- [TASK DESCRIPTION]
Output all the material that follows, exactly as given.

- [AVAILABLE DATA]
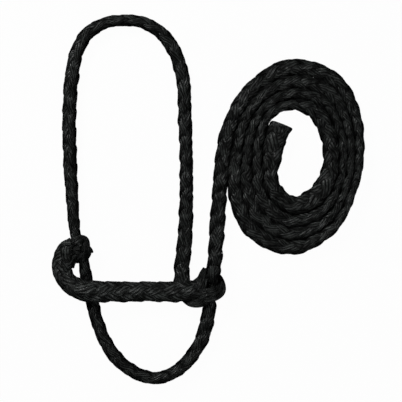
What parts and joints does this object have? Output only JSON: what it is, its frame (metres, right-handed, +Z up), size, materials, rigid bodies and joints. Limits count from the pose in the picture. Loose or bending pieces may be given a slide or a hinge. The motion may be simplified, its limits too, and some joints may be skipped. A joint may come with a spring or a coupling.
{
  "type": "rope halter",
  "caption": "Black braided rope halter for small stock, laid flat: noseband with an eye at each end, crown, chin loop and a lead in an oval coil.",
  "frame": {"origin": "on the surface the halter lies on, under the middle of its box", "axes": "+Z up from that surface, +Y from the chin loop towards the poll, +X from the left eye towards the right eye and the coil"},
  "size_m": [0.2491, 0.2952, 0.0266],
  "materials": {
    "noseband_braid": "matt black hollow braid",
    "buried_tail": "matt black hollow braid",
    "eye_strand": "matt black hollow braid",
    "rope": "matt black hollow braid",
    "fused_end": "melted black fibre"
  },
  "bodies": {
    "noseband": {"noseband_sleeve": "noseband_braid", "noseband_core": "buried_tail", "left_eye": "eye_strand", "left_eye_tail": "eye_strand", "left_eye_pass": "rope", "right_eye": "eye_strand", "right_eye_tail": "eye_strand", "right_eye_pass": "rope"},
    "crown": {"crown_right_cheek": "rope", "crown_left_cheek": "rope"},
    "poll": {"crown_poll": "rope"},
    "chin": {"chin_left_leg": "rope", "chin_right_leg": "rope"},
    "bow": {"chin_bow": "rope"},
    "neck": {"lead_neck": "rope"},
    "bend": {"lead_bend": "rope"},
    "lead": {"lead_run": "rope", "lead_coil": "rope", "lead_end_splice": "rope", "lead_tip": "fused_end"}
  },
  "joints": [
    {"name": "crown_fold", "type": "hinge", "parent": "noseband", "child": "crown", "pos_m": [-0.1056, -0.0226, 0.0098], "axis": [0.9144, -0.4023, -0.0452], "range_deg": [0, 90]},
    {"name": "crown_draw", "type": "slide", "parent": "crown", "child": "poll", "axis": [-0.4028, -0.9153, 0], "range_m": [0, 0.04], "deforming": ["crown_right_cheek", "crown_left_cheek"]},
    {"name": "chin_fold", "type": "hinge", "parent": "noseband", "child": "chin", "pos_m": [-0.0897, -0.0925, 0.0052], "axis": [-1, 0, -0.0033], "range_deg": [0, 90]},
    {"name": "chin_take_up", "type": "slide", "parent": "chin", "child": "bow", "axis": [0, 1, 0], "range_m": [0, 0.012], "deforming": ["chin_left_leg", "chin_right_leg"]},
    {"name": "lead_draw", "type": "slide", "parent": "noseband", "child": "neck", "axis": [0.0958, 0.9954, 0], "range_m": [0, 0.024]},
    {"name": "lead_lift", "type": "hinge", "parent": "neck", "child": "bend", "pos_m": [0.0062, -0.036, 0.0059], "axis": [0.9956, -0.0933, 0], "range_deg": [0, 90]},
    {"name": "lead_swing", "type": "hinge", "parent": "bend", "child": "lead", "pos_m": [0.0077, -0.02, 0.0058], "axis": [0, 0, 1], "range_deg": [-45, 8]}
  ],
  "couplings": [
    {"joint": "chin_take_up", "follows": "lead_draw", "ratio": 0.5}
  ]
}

- [CORRECT OUTPUT]
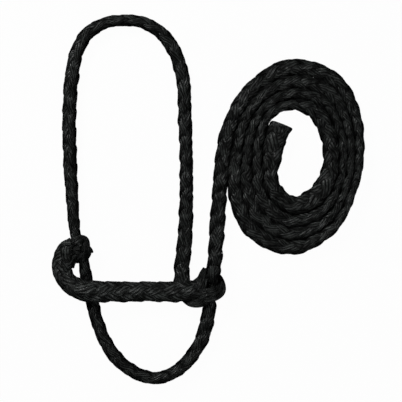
What parts and joints does this object have? Output only JSON: what it is, its frame (metres, right-handed, +Z up), size, materials, rigid bodies and joints. Limits count from the pose in the picture. Loose or bending pieces may be given a slide or a hinge. The motion may be simplified, its limits too, and some joints may be skipped. A joint may come with a spring or a coupling.
{
  "type": "rope halter",
  "caption": "Black braided rope halter for small stock, laid flat: noseband with an eye at each end, crown, chin loop and a lead in an oval coil.",
  "frame": {"origin": "on the surface the halter lies on, under the middle of its box", "axes": "+Z up from that surface, +Y from the chin loop towards the poll, +X from the left eye towards the right eye and the coil"},
  "size_m": [0.2491, 0.2952, 0.0266],
  "materials": {
    "noseband_braid": "matt black hollow braid",
    "buried_tail": "matt black hollow braid",
    "eye_strand": "matt black hollow braid",
    "rope": "matt black hollow braid",
    "fused_end": "melted black fibre"
  },
  "bodies": {
    "noseband": {"noseband_sleeve": "noseband_braid", "noseband_core": "buried_tail", "left_eye": "eye_strand", "left_eye_tail": "eye_strand", "left_eye_pass": "rope", "right_eye": "eye_strand", "right_eye_tail": "eye_strand", "right_eye_pass": "rope"},
    "crown": {"crown_right_cheek": "rope", "crown_left_cheek": "rope"},
    "poll": {"crown_poll": "rope"},
    "chin": {"chin_left_leg": "rope", "chin_right_leg": "rope"},
    "bow": {"chin_bow": "rope"},
    "neck": {"lead_neck": "rope"},
    "bend": {"lead_bend": "rope"},
    "lead": {"lead_run": "rope", "lead_coil": "rope", "lead_end_splice": "rope", "lead_tip": "fused_end"}
  },
  "joints": [
    {"name": "crown_fold", "type": "hinge", "parent": "noseband", "child": "crown", "pos_m": [-0.1056, -0.0226, 0.0098], "axis": [0.9144, -0.4023, -0.0452], "range_deg": [0, 90]},
    {"name": "crown_draw", "type": "slide", "parent": "crown", "child": "poll", "axis": [-0.4028, -0.9153, 0], "range_m": [0, 0.04], "deforming": ["crown_right_cheek", "crown_left_cheek"]},
    {"name": "chin_fold", "type": "hinge", "parent": "noseband", "child": "chin", "pos_m": [-0.0897, -0.0925, 0.0052], "axis": [-1, 0, -0.0033], "range_deg": [0, 90]},
    {"name": "chin_take_up", "type": "slide", "parent": "chin", "child": "bow", "axis": [0, 1, 0], "range_m": [0, 0.012], "deforming": ["chin_left_leg", "chin_right_leg"]},
    {"name": "lead_draw", "type": "slide", "parent": "noseband", "child": "neck", "axis": [0.0958, 0.9954, 0], "range_m": [0, 0.024]},
    {"name": "lead_lift", "type": "hinge", "parent": "neck", "child": "bend", "pos_m": [0.0062, -0.036, 0.0059], "axis": [0.9956, -0.0933, 0], "range_deg": [0, 90]},
    {"name": "lead_swing", "type": "hinge", "parent": "bend", "child": "lead", "pos_m": [0.0077, -0.02, 0.0058], "axis": [0, 0, 1], "range_deg": [-45, 8]}
  ],
  "couplings": [
    {"joint": "chin_take_up", "follows": "lead_draw", "ratio": 0.5}
  ]
}